[Goal]
Begin at the line that contains "add('air_manifold', geo(chan), GREY);", stop after the line that contains "before = set(bpy.data.objects)", and reproduce only that span, unaltered.

[Data section]
━━━━

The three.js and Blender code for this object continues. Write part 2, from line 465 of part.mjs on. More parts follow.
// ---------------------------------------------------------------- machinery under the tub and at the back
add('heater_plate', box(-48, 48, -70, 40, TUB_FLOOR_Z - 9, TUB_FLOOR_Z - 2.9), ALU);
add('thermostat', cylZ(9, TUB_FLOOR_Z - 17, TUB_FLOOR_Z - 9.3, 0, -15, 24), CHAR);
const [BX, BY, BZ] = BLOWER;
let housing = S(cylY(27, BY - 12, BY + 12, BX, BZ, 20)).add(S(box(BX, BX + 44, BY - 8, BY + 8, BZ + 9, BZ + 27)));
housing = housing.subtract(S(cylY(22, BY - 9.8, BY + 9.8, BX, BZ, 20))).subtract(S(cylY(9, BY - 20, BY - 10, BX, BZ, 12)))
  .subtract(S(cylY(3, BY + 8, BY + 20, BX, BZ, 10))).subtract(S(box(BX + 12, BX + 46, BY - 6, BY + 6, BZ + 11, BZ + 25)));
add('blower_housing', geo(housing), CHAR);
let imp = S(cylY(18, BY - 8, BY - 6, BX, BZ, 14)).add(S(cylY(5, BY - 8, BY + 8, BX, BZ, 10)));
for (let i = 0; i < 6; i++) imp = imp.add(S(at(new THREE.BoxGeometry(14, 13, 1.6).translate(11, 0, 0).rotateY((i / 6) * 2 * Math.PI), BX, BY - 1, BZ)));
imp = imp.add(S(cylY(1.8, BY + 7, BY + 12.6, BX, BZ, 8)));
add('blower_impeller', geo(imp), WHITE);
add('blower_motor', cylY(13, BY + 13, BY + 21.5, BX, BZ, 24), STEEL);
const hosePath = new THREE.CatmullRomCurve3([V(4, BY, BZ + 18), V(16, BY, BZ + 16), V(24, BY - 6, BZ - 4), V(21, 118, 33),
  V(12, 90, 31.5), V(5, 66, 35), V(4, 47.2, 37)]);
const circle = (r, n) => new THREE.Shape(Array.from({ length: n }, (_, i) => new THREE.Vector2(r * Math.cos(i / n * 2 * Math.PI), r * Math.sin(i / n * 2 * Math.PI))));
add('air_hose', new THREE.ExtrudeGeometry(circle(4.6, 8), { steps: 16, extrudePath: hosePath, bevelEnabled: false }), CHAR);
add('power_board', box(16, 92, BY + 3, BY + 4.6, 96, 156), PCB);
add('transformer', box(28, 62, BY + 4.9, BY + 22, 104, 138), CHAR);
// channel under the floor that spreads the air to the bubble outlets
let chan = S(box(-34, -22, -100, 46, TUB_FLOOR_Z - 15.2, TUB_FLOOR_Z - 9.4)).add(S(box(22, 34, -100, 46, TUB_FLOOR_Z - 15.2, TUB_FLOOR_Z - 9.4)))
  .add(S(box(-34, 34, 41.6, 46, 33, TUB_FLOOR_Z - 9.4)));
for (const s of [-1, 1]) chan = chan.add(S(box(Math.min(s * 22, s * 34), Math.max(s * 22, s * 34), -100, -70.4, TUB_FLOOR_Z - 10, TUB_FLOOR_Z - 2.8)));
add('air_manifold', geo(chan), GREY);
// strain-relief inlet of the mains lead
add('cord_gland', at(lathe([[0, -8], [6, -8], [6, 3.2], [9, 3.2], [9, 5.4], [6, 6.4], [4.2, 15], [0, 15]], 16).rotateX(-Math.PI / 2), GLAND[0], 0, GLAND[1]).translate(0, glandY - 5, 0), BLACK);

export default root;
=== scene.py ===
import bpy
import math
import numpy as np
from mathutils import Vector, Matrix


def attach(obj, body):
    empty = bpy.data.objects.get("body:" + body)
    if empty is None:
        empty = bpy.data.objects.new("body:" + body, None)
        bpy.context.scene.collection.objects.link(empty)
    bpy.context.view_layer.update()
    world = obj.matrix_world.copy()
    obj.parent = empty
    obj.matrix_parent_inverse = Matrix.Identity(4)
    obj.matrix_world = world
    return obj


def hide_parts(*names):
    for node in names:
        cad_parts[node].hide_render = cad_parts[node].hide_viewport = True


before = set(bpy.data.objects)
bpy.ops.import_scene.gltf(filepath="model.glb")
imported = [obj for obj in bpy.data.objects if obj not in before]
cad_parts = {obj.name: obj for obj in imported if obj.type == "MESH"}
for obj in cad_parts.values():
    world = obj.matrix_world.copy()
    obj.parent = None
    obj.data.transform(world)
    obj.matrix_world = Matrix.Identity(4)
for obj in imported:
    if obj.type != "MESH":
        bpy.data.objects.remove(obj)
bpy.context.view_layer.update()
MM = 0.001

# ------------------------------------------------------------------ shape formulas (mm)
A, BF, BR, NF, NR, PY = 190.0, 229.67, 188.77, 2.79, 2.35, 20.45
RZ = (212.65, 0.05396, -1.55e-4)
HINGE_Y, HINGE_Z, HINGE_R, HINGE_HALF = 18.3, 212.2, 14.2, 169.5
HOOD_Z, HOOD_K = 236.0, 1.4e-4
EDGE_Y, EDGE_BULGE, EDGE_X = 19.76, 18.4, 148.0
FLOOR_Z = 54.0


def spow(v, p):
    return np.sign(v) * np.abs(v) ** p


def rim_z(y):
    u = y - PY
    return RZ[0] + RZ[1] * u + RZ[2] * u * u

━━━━

[Complete output]
add('air_manifold', geo(chan), GREY);
// strain-relief inlet of the mains lead
add('cord_gland', at(lathe([[0, -8], [6, -8], [6, 3.2], [9, 3.2], [9, 5.4], [6, 6.4], [4.2, 15], [0, 15]], 16).rotateX(-Math.PI / 2), GLAND[0], 0, GLAND[1]).translate(0, glandY - 5, 0), BLACK);

export default root;
=== scene.py ===
import bpy
import math
import numpy as np
from mathutils import Vector, Matrix


def attach(obj, body):
    empty = bpy.data.objects.get("body:" + body)
    if empty is None:
        empty = bpy.data.objects.new("body:" + body, None)
        bpy.context.scene.collection.objects.link(empty)
    bpy.context.view_layer.update()
    world = obj.matrix_world.copy()
    obj.parent = empty
    obj.matrix_parent_inverse = Matrix.Identity(4)
    obj.matrix_world = world
    return obj


def hide_parts(*names):
    for node in names:
        cad_parts[node].hide_render = cad_parts[node].hide_viewport = True


before = set(bpy.data.objects)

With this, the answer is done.